▸ **Stated task**:
Please quote exactly the lines below from the line containing "in three lengths." to the line containing "obj.parent = None", both lines included, and nothing else.

▸ **Material**:
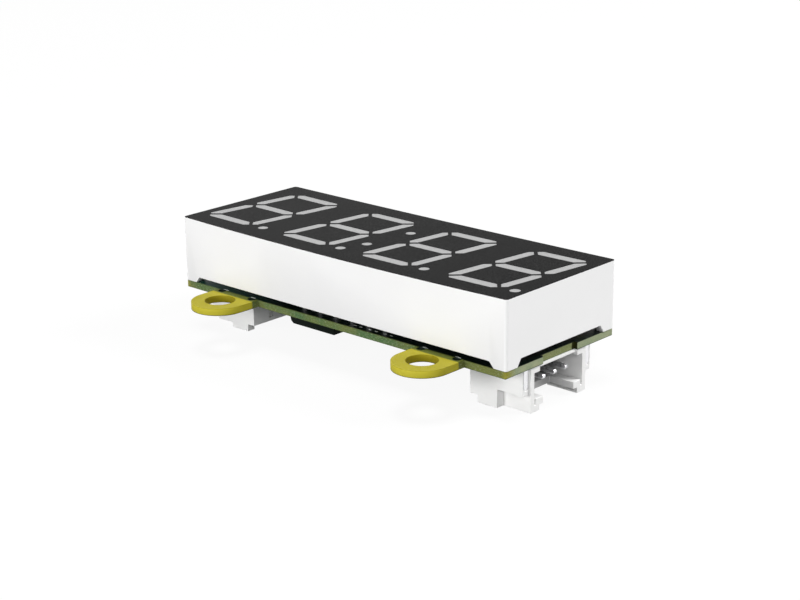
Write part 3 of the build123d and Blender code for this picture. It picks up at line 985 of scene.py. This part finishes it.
mounds = bmesh.new()
for side in (-1, 1):
    for y in LEAD_PLACES:
        mound(mounds, CHIP_X + side * (LEAD_TOE + 0.02 * MM), y, *LEAD_MOUND)
    for y in CONTACT_PLACES:
        mound(mounds, side * (CONTACT_TIP + 0.05 * MM), y, *CONTACT_MOUND)
for x, y, way, reach, width in small_part_ends():
    mound(
        mounds, x * MM, (y + way * (reach + 0.05)) * MM, SMALL_MOUND_SHARE * width * MM,
        *SMALL_MOUND)
mound_piece = finished_piece("reflowed_solder_mounds", mounds, SOLDER)
print("mounds", len(mound_piece.data.polygons), "faces")

# %% [markdown]
# White print frames the parts on the underside, with a dot at the chip's first lead. On the
# upper side a broken line of it shows in the gap under the case, and a short bar lies at each
# small hole beside the ears. The print carries no letters or numbers.

# %% White print, in millimetres
LINE = 0.15
# Each line, dash and bar is given by its middle, its length and its width.
FRAME_LINES = [
    (CHIP_X / MM, 6.66, 7.2, LINE), (1.62, 2.4, LINE, 2.6), (3.58, 2.4, LINE, 2.6),
    (5.5, 2.4, LINE, 2.2), (6.9, 2.4, LINE, 2.2), (20.8, 6.15, 7.4, LINE),
    (-20.8, 6.15, 7.4, LINE), (17.02, 5.0, LINE, 2.3), (-17.02, 5.0, LINE, 2.3),
    (7.85, 7.62, LINE, 1.2),
]
FIRST_LEAD_DOT = (-11.6, 6.9, 0.25)
DASH_PLACES = [start + step for start in (2.6, 4.9, 7.2) for step in (0.0, 0.9)]
DASHES = [(x, -8.7, 0.4, 0.13) for x in DASH_PLACES]
BAR_OFFSET = 2.35
EAR_BARS = [
    (end * EAR_X / MM + way * BAR_OFFSET, side * 9.2, 0.75, 0.14)
    for side in (-1, 1) for end in (-1, 1) for way in (-1, 1)
]


def board_print():
    """White ink, a little worn."""
    finish = new_finish("board_white_print", screen(222, 226, 220), 0.55, specular=0.2)
    worn = noise(finish, 0.12 * MM, detail=3)
    paint(finish, worn, screen(208, 214, 206), screen(232, 235, 230))
    emboss(finish, worn, 0.004 * MM)
    return finish


PRINT_WHITE = board_print()
white_lines = bmesh.new()
for side in (-1, 1):
    for x, y, length, width in FRAME_LINES:
        plate(white_lines, x * MM, side * y * MM, length * MM, width * MM, PRINT)
disc(white_lines, *[value * MM for value in FIRST_LEAD_DOT], PRINT)
for values in DASHES + EAR_BARS:
    plate(white_lines, *[value * MM for value in values], PRINT, level=BOARD_TOP + PRINT / 2)
print_piece = finished_piece("board_white_print", white_lines, PRINT_WHITE)
print("print", len(print_piece.data.polygons), "faces,", len(DASHES), "dashes on top")

# %% [markdown]
# The module stands on a pale table in an even white room. The white of the background is the
# colour that the camera sees, and no stronger light: the floor adds a plain glow to what the
# camera sees of it, directly or mirrored, over a darker part that still shows where the module
# shades it. To all other light it is a dark grey, which sets how much light comes back up from
# it. Seen from below, the floor is clear.

# %% Floor
FLOOR_SIZE = 3.0
FLOOR_BOUNCE = 0.16
FLOOR_SHADED = 0.06
FLOOR_GLOW = 0.92


def diffuse(nodes, level):
    """A plain matt grey, given as the share of light that it sends back."""
    node = nodes.new("ShaderNodeBsdfDiffuse")
    node.inputs["Color"].default_value = (level, level, level, 1.0)
    return node.outputs["BSDF"]


def table_finish():
    """Near white to the camera, dark grey to the light, and clear from below."""
    finish = bpy.data.materials.new("pale_table")
    finish.use_nodes = True
    nodes = finish.node_tree.nodes
    nodes.clear()
    rays = nodes.new("ShaderNodeLightPath")
    geometry = nodes.new("ShaderNodeNewGeometry")
    glow = nodes.new("ShaderNodeEmission")
    glow.inputs["Strength"].default_value = FLOOR_GLOW
    seen = nodes.new("ShaderNodeAddShader")
    clear = nodes.new("ShaderNodeBsdfTransparent")
    by_ray = nodes.new("ShaderNodeMixShader")
    by_side = nodes.new("ShaderNodeMixShader")
    output = nodes.new("ShaderNodeOutputMaterial")
    camera_or_glossy = combine(
        finish, "MAXIMUM", rays.outputs["Is Camera Ray"], rays.outputs["Is Glossy Ray"])
    link(finish, diffuse(nodes, FLOOR_SHADED), seen.inputs[0])
    link(finish, glow.outputs["Emission"], seen.inputs[1])
    link(finish, camera_or_glossy, by_ray.inputs["Fac"])
    link(finish, diffuse(nodes, FLOOR_BOUNCE), by_ray.inputs[1])
    link(finish, seen.outputs["Shader"], by_ray.inputs[2])
    link(finish, geometry.outputs["Backfacing"], by_side.inputs["Fac"])
    link(finish, by_ray.outputs["Shader"], by_side.inputs[1])
    link(finish, clear.outputs["BSDF"], by_side.inputs[2])
    link(finish, by_side.outputs["Shader"], output.inputs["Surface"])
    return finish


floor_shape = bmesh.new()
bmesh.ops.create_grid(floor_shape, x_segments=1, y_segments=1, size=FLOOR_SIZE / 2)
floor_mesh = bpy.data.meshes.new("table")
floor_shape.to_mesh(floor_mesh)
floor_shape.free()
floor_mesh.materials.append(table_finish())
floor = bpy.data.objects.new("table", floor_mesh)
bpy.context.scene.collection.objects.link(floor)
print("floor", FLOOR_SIZE, "m across")

# %% [markdown]
# Four large lamps give nearly all the light: one for the near wall, one for the right wall,
# one for the corner between them and for the sockets, and one straight above for the face. Each
# is given as a direction and as the brightness that it gives to a surface that faces it, so
# that the tones of the walls can be set one by one. The room itself adds hardly any light, or
# the gaps and the sockets' cavities would turn pale.

# %% Room
ROOM_LEVEL = 0.02
WHITE = (1.0, 1.0, 1.0, 1.0)


def white_room():
    """Faint even light from all round, and plain white where it is seen or mirrored."""
    world = bpy.data.worlds.new("white_room")
    world.use_nodes = True
    bpy.context.scene.world = world
    nodes = world.node_tree.nodes
    light = nodes["Background"]
    seen = nodes.new("ShaderNodeBackground")
    for background, strength in ((light, ROOM_LEVEL), (seen, 1.0)):
        background.inputs["Color"].default_value = WHITE
        background.inputs["Strength"].default_value = strength
    rays = nodes.new("ShaderNodeLightPath")
    shown = combine(world, "MAXIMUM", rays.outputs["Is Camera Ray"], rays.outputs["Is Glossy Ray"])
    shown = combine(world, "MAXIMUM", shown, rays.outputs["Is Transmission Ray"])
    choice = nodes.new("ShaderNodeMixShader")
    link(world, shown, choice.inputs["Fac"])
    link(world, light.outputs["Background"], choice.inputs[1])
    link(world, seen.outputs["Background"], choice.inputs[2])
    link(world, choice.outputs["Shader"], nodes["World Output"].inputs["Surface"])


white_room()
print("room level", ROOM_LEVEL)

# %% Lamps
LAMP_DISTANCE = 1.0
# Azimuth and elevation in degrees, side in metres, and level.
LAMPS = {
    "near_wall_lamp": (-10.0, 12.0, 0.36, 0.67),
    "corner_lamp": (48.0, 25.0, 0.36, 0.39),
    "right_wall_lamp": (136.0, 38.0, 0.4, 0.97),
    "face_lamp": (0.0, 85.0, 0.4, 0.75),
}


def studio_lamp(name, azimuth, elevation, size, level):
    """A square lamp that lights a surface facing it to about the given level."""
    back = direction(azimuth, elevation)
    data = bpy.data.lights.new(name, "AREA")
    data.size = size
    data.energy = level * (math.pi * LAMP_DISTANCE) ** 2
    lamp = bpy.data.objects.new(name, data)
    lamp.location = back * LAMP_DISTANCE
    lamp.rotation_mode = "QUATERNION"
    lamp.rotation_quaternion = (-back).to_track_quat("-Z", "Y")
    bpy.context.scene.collection.objects.link(lamp)
    return lamp


for name, values in LAMPS.items():
    lamp = studio_lamp(name, *values)
    print(name, round(lamp.data.energy, 2), "W")
bpy.context.scene.view_settings.view_transform = "Standard"
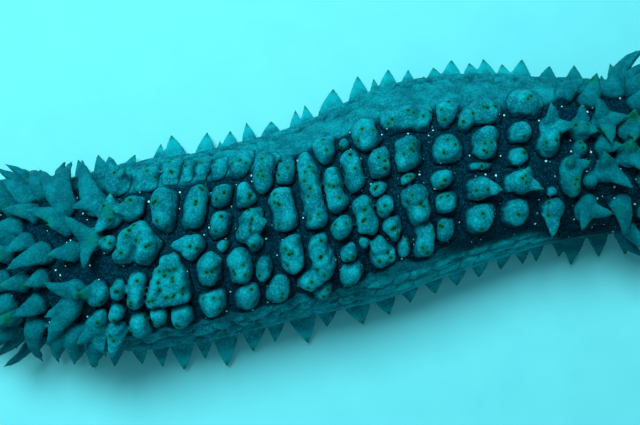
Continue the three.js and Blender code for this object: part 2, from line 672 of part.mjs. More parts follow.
// The flat sole, in three lengths.
const sole = body.trimByPlane([0, 0, -1], -soleThickness);
const soleNames = ["sole_rear", "sole_middle", "sole_front"];
soleNames.forEach((name, index) => {
  let solid = sole;
  if (index > 0) solid = solid.trimByPlane([1, 0, 0], soleCuts[index - 1] + gap / 2);
  if (index < soleCuts.length) solid = solid.trimByPlane([-1, 0, 0], -soleCuts[index] + gap / 2);
  addNode(name, solid, skin.sole);
});

addNode("mouth_tentacles", mouthSolid(), skin.mouth);

export default seaCucumber;
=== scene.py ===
# A prickly sea cucumber lying on its sole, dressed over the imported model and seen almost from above.
import math

import bmesh
import bpy
import numpy as np
from mathutils import Matrix, Vector, noise
from mathutils.bvhtree import BVHTree
from mathutils.kdtree import KDTree


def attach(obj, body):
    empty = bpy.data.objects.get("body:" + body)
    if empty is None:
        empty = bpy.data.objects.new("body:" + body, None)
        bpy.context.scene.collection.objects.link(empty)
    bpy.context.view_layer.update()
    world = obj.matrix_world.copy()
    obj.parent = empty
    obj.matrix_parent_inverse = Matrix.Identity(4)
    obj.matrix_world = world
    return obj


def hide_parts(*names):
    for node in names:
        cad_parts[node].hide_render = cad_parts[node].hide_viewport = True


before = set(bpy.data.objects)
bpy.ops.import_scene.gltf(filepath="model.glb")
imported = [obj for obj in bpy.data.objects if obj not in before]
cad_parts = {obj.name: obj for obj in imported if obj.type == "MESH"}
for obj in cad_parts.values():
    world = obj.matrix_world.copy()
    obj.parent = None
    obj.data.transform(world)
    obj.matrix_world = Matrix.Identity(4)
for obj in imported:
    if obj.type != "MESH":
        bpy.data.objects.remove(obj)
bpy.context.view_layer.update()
bpy.context.scene.view_settings.view_transform = "Standard"

mm = 0.001  # sizes below are in millimetres, meshes in metres

# The body's own shape, as in the solids
body = {
    "rearTip": -210,
    "rearLength": 120,
    "rearRoundness": 1.8,
    "rearLift": 30,
    "frontTip": 225,
    "frontLength": 80,
    "frontRoundness": 2.2,
    "frontLift": 34,
    "halfWidth": 57,
    "swellAmount": 6.5,
    "swellAt": 38,
    "swellReach": 42,
    "narrowing": 9,
    "narrowFrom": 75,
    "narrowTo": 160,
    "backHeight": 72,
    "edgeHeight": 12,
    "fullness": 0.85,
    "cornerShare": 0.12,
    "cornerEnd": 0.4,
    "bendRise": 32,
    "bendMiddle": 9,
    "bendReach": 93,
    "patternRise": 30.5,
    "patternMiddle": 6,
    "patternReach": 91.5,
    "farthestShare": 0.995,
}


def smoothStep(value, low, high):
    share = np.clip((np.asarray(value, float) - low) / (high - low), 0, 1)
    return share * share * (3 - 2 * share)


def vary(index):  # the same value from 0 to 1 for the same index
    value = math.sin(index * 12.9898 + 4.1) * 43758.5453
    return value - math.floor(value)


def centreLine(x):
    return body["bendRise"] * np.tanh((x - body["bendMiddle"]) / body["bendReach"])


def offRidge(x, across):  # the pattern's own middle line lies a few millimetres off the ridge
    line = body["patternRise"] * np.tanh((x - body["patternMiddle"]) / body["patternReach"])
    return across + line - centreLine(x)


def section(x):  # half width, and the heights of the underside, the edge and the ridge
    rear = np.asarray(x) < 0
    reach = np.where(rear, x - body["rearTip"], body["frontTip"] - x)
    share = np.clip(1 - reach / np.where(rear, body["rearLength"], body["frontLength"]), 0, 1)
    roundness = np.where(rear, body["rearRoundness"], body["frontRoundness"])
    rounded = (1 - share**roundness) ** (1 / roundness)
    swell = body["swellAmount"] * np.exp(-(((x - body["swellAt"]) / body["swellReach"]) ** 2))
    narrower = body["narrowing"] * smoothStep(x, body["narrowFrom"], body["narrowTo"])
    plain = body["halfWidth"] + swell - narrower
    bottom = np.where(rear, body["rearLift"], body["frontLift"]) * share**3
    edge = bottom + body["edgeHeight"] * rounded
    top = bottom + body["backHeight"] * np.sqrt(plain / body["halfWidth"]) * rounded
    return plain * rounded, bottom, edge, top


def bodyPoint(x, angle):  # angle in degrees: 0 on the ridge, 90 at the edge, 180 below
    x, angle = np.broadcast_arrays(np.asarray(x, float), np.asarray(angle, float))
    half, bottom, edge, top = section(x)
    turned = np.abs(angle)
    upper = np.radians(np.minimum(turned, 90))
    across = half * np.sin(upper) ** body["fullness"]
    z = edge + (top - edge) * np.maximum(0, np.cos(upper)) ** body["fullness"]
    below = np.clip((turned - 90) / 90, 0, 1)
    corner = np.radians(90 * np.minimum(1, below / body["cornerEnd"]))
    flat = np.maximum(0, (below - body["cornerEnd"]) / (1 - body["cornerEnd"]))
    under = turned > 90
    acrossBelow = half * (1 - body["cornerShare"] * (1 - np.cos(corner))) * (1 - flat)
    across = np.where(under, acrossBelow, across)
    z = np.where(under, bottom + (edge - bottom) * (1 - np.sin(corner)), z)
    return np.stack([x, centreLine(x) + np.sign(angle) * across, z], axis=-1)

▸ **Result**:
// The flat sole, in three lengths.
const sole = body.trimByPlane([0, 0, -1], -soleThickness);
const soleNames = ["sole_rear", "sole_middle", "sole_front"];
soleNames.forEach((name, index) => {
  let solid = sole;
  if (index > 0) solid = solid.trimByPlane([1, 0, 0], soleCuts[index - 1] + gap / 2);
  if (index < soleCuts.length) solid = solid.trimByPlane([-1, 0, 0], -soleCuts[index] + gap / 2);
  addNode(name, solid, skin.sole);
});

addNode("mouth_tentacles", mouthSolid(), skin.mouth);

export default seaCucumber;
=== scene.py ===
# A prickly sea cucumber lying on its sole, dressed over the imported model and seen almost from above.
import math

import bmesh
import bpy
import numpy as np
from mathutils import Matrix, Vector, noise
from mathutils.bvhtree import BVHTree
from mathutils.kdtree import KDTree


def attach(obj, body):
    empty = bpy.data.objects.get("body:" + body)
    if empty is None:
        empty = bpy.data.objects.new("body:" + body, None)
        bpy.context.scene.collection.objects.link(empty)
    bpy.context.view_layer.update()
    world = obj.matrix_world.copy()
    obj.parent = empty
    obj.matrix_parent_inverse = Matrix.Identity(4)
    obj.matrix_world = world
    return obj


def hide_parts(*names):
    for node in names:
        cad_parts[node].hide_render = cad_parts[node].hide_viewport = True


before = set(bpy.data.objects)
bpy.ops.import_scene.gltf(filepath="model.glb")
imported = [obj for obj in bpy.data.objects if obj not in before]
cad_parts = {obj.name: obj for obj in imported if obj.type == "MESH"}
for obj in cad_parts.values():
    world = obj.matrix_world.copy()
    obj.parent = None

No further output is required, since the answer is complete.